Why Babar wrote his memoirs, “The Babarnama”, remains unexplained. Neither Central Asia, his homeland, nor India he ruled, had any tradition of autobiography writing. [24]

The closest Babar comes to explaining his motives is this: “I have simply written the truth. I do not intend by what I have written to compliment myself: I have simply set down exactly what happened. Since I have made it a point in this history to write the truth of every matter and to set down no more than the reality of every event, as a consequence I have reported every good and evil I have seen of father and brother and set down the actuality of every fault and virtue of relative and stranger. May the reader excuse me; may the listener take me not to task.” [109]

Baber was a chronicler, by nature.
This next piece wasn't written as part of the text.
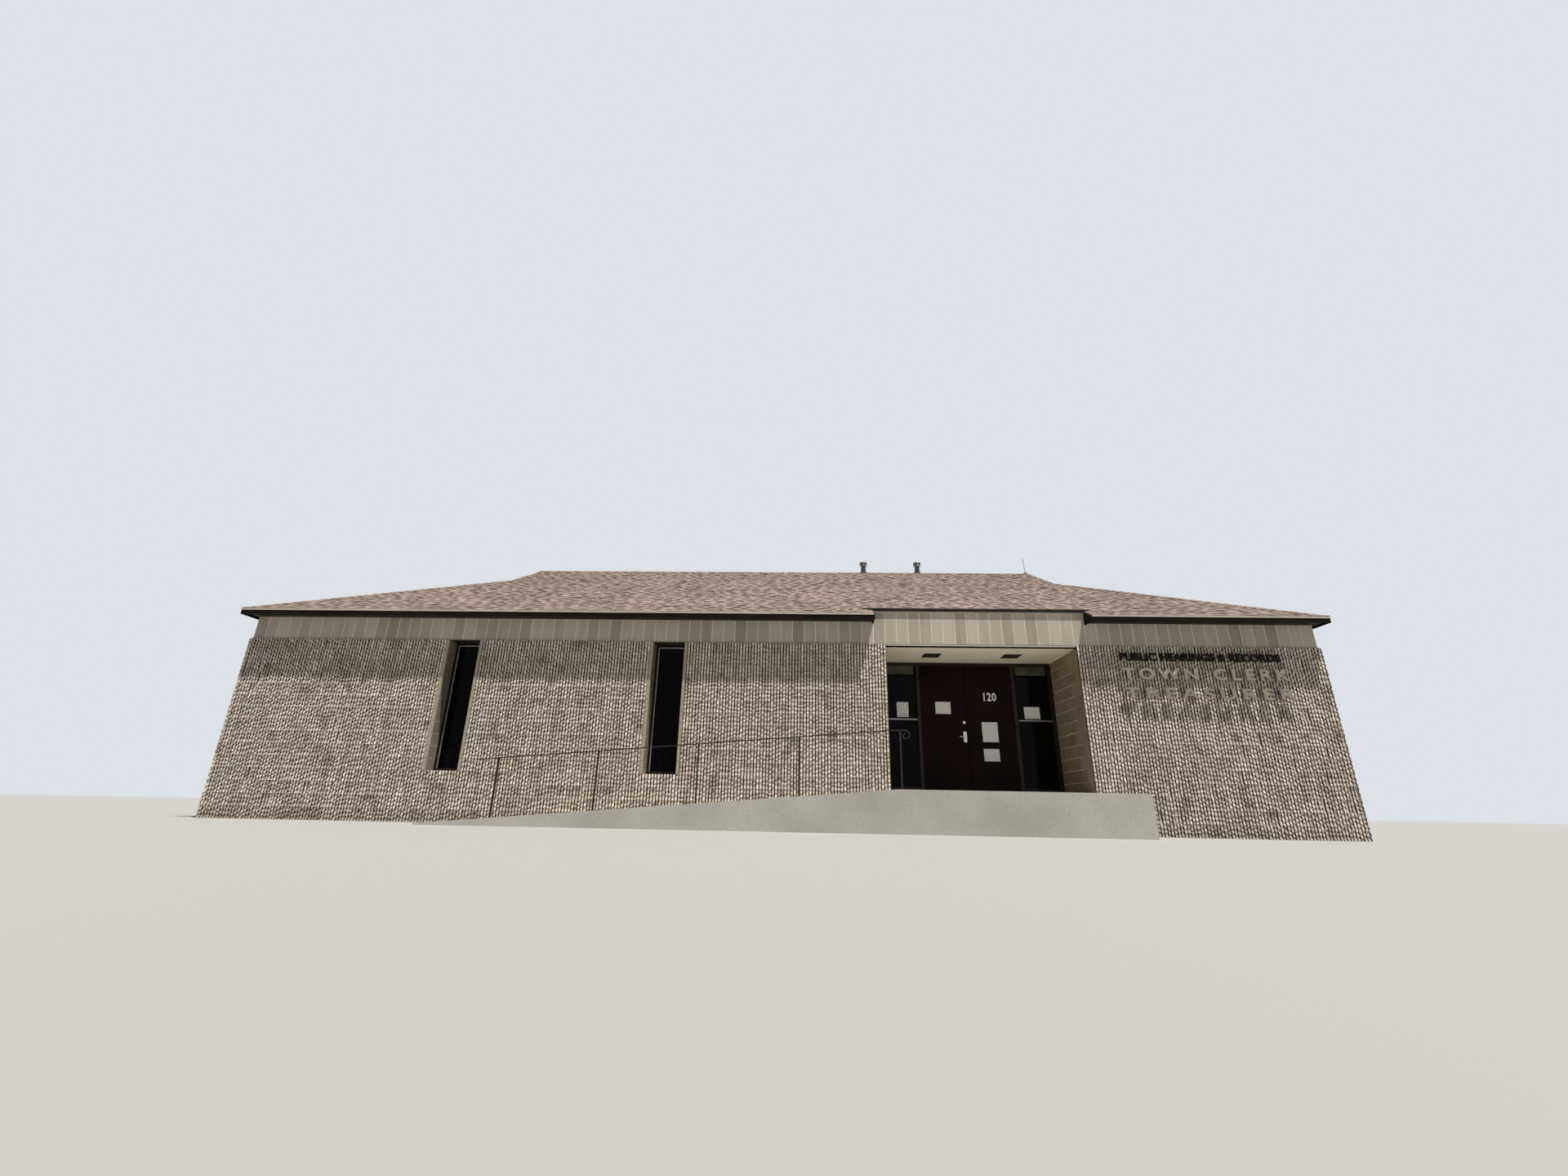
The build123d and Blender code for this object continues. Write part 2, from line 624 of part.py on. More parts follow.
def door_lock():
    """Lever on a rounded plate, and the deadbolt above it, near the left leaf's meeting edge."""
    x = RECESS_MIDDLE - MEETING_GAP / 2 - LOCK_BACKSET
    z = FLOOR_Z + LEVER_Z
    half_width = LOCK_PLATE_WIDTH / 2
    half_height = LOCK_PLATE_HEIGHT / 2
    plate_front = DOOR_FACE - LOCK_PLATE_THICKNESS
    plate = block(x - half_width, x + half_width, plate_front, DOOR_FACE, z - half_height, z + half_height)
    plate = fillet(plate.edges().filter_by(Axis.Y), half_width - LOCK_PLATE_FLAT / 2)
    stem = towards_front(x, plate_front, z, LEVER_RADIUS, LEVER_STAND_OFF)
    lever_y = plate_front - LEVER_STAND_OFF + LEVER_RADIUS
    handle = Plane((x + LEVER_RADIUS, lever_y, z), z_dir=(-1, 0, 0)) * Cylinder(
        LEVER_RADIUS, LEVER_LENGTH, align=STANDING
    )
    deadbolt = towards_front(x, DOOR_FACE, FLOOR_Z + DEADBOLT_Z, DEADBOLT_RADIUS, DEADBOLT_THICKNESS)
    save("door_lock", plate + stem + handle, deadbolt)


def flue_vents():
    """Two round flues astride the ridge, each with a collar and a wider cap."""
    collar_top = RIDGE_Z + VENT_COLLAR_HEIGHT
    pipe_top = RIDGE_Z + VENT_RISE
    base_z = RIDGE_Z - VENT_COLLAR_RADIUS
    vents = []
    for x in VENT_PLACES:
        collar = Pos(x, MIDDLE, base_z) * Cylinder(VENT_COLLAR_RADIUS, collar_top - base_z, align=STANDING)
        pipe = Pos(x, MIDDLE, collar_top) * Cylinder(VENT_RADIUS, pipe_top - collar_top, align=STANDING)
        cap = Pos(x, MIDDLE, pipe_top) * Cylinder(VENT_CAP_RADIUS, VENT_CAP_HEIGHT, align=STANDING)
        vents.append((collar - ROOF_TOP) + pipe + cap)
    save("flue_vents", *vents)


def roof_rod():
    """Thin leaning rod in a round foot at the ridge's right end."""
    x = GABLE_X - ROD_INSET
    base_z = RIDGE_Z - ROD_FOOT_RADIUS
    foot_top = RIDGE_Z + ROD_FOOT_HEIGHT
    foot = Pos(x, MIDDLE, base_z) * Cylinder(ROD_FOOT_RADIUS, foot_top - base_z, align=STANDING)
    rod = Pos(x, MIDDLE, RIDGE_Z) * Rot(0, -ROD_LEAN, 0) * Cylinder(ROD_RADIUS, ROD_HEIGHT, align=STANDING)
    save("roof_rod", (foot + rod) - ROOF_TOP)


def ramp_outline():
    """The ramp's (x, z) outline, with its top at one in RAMP_RATIO."""
    return [(RAMP_START, 0), (LANDING_START, 0), (LANDING_START, FLOOR_Z), (RAMP_START, RAMP_TOE)]


def ramp_and_landing():
    """Concrete ramp along the front and the landing that fills the recess."""
    outer = FACE - WALK_WIDTH
    inner = FACE - RIB_DEPTH - RAMP_JOINT
    save("access_ramp", front_to_back(ramp_outline(), outer, inner))
    landing = block(LANDING_START, RECESS_RIGHT + LANDING_MARGIN, outer, inner, 0, FLOOR_Z)
    save("entrance_landing", landing + block(RECESS_LEFT, RECESS_RIGHT, inner, SCREEN_BACK, 0, FLOOR_Z))


def handrail():
    """Black steel rail on square posts along the ramp, ending in a scroll over the landing."""
    last_post = LANDING_START + RAIL_END / 2
    start = last_post - RAIL_SPANS * RAIL_POST_SPACING - RAIL_TAIL
    end = LANDING_START + RAIL_END
    rail_z = FLOOR_Z + RAIL_HEIGHT
    path = Polyline((start, rail_z - (LANDING_START - start) / RAMP_RATIO), (LANDING_START, rail_z), (end, rail_z))
    outer_turn = CenterArc((end, rail_z - SCROLL_RADIUS), SCROLL_RADIUS, 90, -180)
    inner_z = rail_z - 2 * SCROLL_RADIUS + SCROLL_INNER_RADIUS
    inner_turn = CenterArc((end, inner_z), SCROLL_INNER_RADIUS, -90, -180)
    y = FACE - RAIL_LINE
    plane = Plane((0, y + RAIL_WIDTH / 2, 0), x_dir=(1, 0, 0), z_dir=(0, -1, 0))
    rail = extrude(plane * trace(path + outer_turn + inner_turn, RAIL_THICKNESS), RAIL_WIDTH)
    half = RAIL_POST / 2
    ground = front_to_back(ramp_outline(), FACE - WALK_WIDTH, FACE)
    for step in range(RAIL_SPANS + 1):
        x = last_post - step * RAIL_POST_SPACING
        top = rail_z - max(0, LANDING_START - x) / RAMP_RATIO
        foot = max(0, top - RAIL_HEIGHT - RAIL_POST)
        post = block(x - half, x + half, y - half, y + half, foot, top)
        if x > LANDING_START:
            post -= block(x - half, x + half, y - half, y + half, 0, FLOOR_Z)
        rail += post - ground
    save("ramp_handrail", rail)


os.makedirs("parts", exist_ok=True)
front_and_rear_walls()
side_walls()
entrance_walls()
floor_slab()
ceiling()
siding()
main_slopes()
hip_slopes()
gablets()
fascias()
soffits()
entrance_roof_edge()
windows()
entrance_soffit()
entrance_posts()
entrance_screen()
door_leaves()
door_lock()
flue_vents()
roof_rod()
ramp_and_landing()
handrail()
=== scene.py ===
import math
import random

import bmesh
import bpy
from mathutils import Matrix, Vector


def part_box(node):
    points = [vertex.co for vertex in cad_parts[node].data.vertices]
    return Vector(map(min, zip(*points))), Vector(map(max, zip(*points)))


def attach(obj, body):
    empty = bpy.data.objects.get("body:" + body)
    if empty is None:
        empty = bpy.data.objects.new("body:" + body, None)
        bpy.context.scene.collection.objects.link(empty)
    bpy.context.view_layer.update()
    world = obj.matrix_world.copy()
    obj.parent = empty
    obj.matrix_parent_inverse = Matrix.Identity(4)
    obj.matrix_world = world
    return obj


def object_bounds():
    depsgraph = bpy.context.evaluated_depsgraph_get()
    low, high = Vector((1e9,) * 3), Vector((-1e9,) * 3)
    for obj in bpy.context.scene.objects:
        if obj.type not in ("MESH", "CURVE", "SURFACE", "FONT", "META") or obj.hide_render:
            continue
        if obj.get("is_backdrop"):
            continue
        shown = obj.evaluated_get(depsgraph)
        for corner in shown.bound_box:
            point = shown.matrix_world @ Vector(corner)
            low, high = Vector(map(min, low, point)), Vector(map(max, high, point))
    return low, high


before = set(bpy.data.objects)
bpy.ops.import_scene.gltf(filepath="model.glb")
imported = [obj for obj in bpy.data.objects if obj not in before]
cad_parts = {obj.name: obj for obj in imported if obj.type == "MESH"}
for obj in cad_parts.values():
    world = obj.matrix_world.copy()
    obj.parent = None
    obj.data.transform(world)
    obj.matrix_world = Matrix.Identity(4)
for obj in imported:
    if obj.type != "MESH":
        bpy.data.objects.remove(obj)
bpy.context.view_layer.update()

# Ribbed block walls.
# Split-face concrete block, eight ribs to a block, laid in 15 courses with mortar bed joints.
# Each rib is cast, then broken off at the face, so its front is rough and its sides are straight.
COURSE = 0.2032
BLOCK = 0.4064
COURSES = 15
SILL_COURSE = 4
RIB_PITCH = BLOCK / 8
RIB_BASE = 0.034
RIB_DEPTH = 0.026
BED_JOINT = 0.005
SLOT_WIDTH = 4 / 3 * BLOCK
BARE_LEFT = 0.039
BARE_RIGHT = 0.054
KINDS = 24
CHIPPED_KINDS = 4
CHIP_STARTS = 0.02
CHIP_SPREADS = 0.5
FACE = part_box("front_wall_left")[0].y
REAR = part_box("rear_wall_left")[1].y
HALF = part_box("front_wall_right")[1].x
RECESS_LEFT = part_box("front_wall_left")[1].x
RECESS_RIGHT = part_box("front_wall_right")[0].x
DEPTH = REAR - FACE
UP = Vector((0, 0, 1))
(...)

He was truthful about events that happened around him, and the strengths and follies of everyone, including his father and brother. He wants his listeners to understand that he wrote very truthfully. [38]

But he may have come closer to the truth in his first poem, a ghazal, written at the age of eighteen: Other than my own soul I never found a faithful friend/ Other than my own heart I never found a confidant. [42]

When 18, he wrote a ghazal where he candidly rues his loneliness. [12]

It was possibly a sense of loneliness, or rather apartness, that compelled Babar to set down these reflections on his life; it was probably the intimacy of that endeavour that led him to choose Turkish – his domestic language – rather than the courtly Persian that was generally used in his circle. The memoir he produced, as a result, was anything but the usual courtly chronicle of affairs of state and battles lost and won: written centuries before the discovery of the Self, TB is still astonishingly, a narrative of self-discovery. Its tone is a disarmingly trusting, confiding one, and in self-revelation it yields nothing to the confessional memoir of the 1990s. [113]

With none to confide in, Babar looked within, and wrote his reflections in Turkish, his native tongue, rather than in Persian  the court language. With remarkable honesty, he recorded the victories and defeats in battles, and state matters. [38]

Babar does not neglect to record the sexual hesitancies of his first marriage (‘since it was my first marriage I was bashful, I went to her only once every ten fifteen or twenty days’); he writes lyrically about an adolescent infatuation with a boy (‘before this experience I had never felt a desire for anyone, nor did I listen to talk of love and affection or speak of such things’). [70]

Babar faithfully records his shyness towards his young wife whom he met at long gaps. He also admits his adolescent attraction towards a boy – a tryst that triggered his sexual desires. [31]

Precis

Why Babar wrote his memoirs, “The Babarnama”, remains unexplained. Neither Central Asia, his homeland, nor India he ruled, had any tradition of autobiography writing.

Baber was a chronicler, by nature. He was truthful about events that happened around him, and the strengths and follies of everyone, including his father and brother. He wants his listeners to understand that he wrote very truthfully. When 18, he wrote a ghazal where he candidly rues his loneliness. With none to confide in, Babar looked within, and wrote his reflections in Turkish, his native tongue, rather than in Persian  the court language. With remarkable honesty, he recorded the victories and defeats in battles, and state matters. Babar faithfully records his shyness towards his young wife whom he met at long gaps. He also admits his adolescent attraction towards a boy – a tryst that triggered his sexual desires.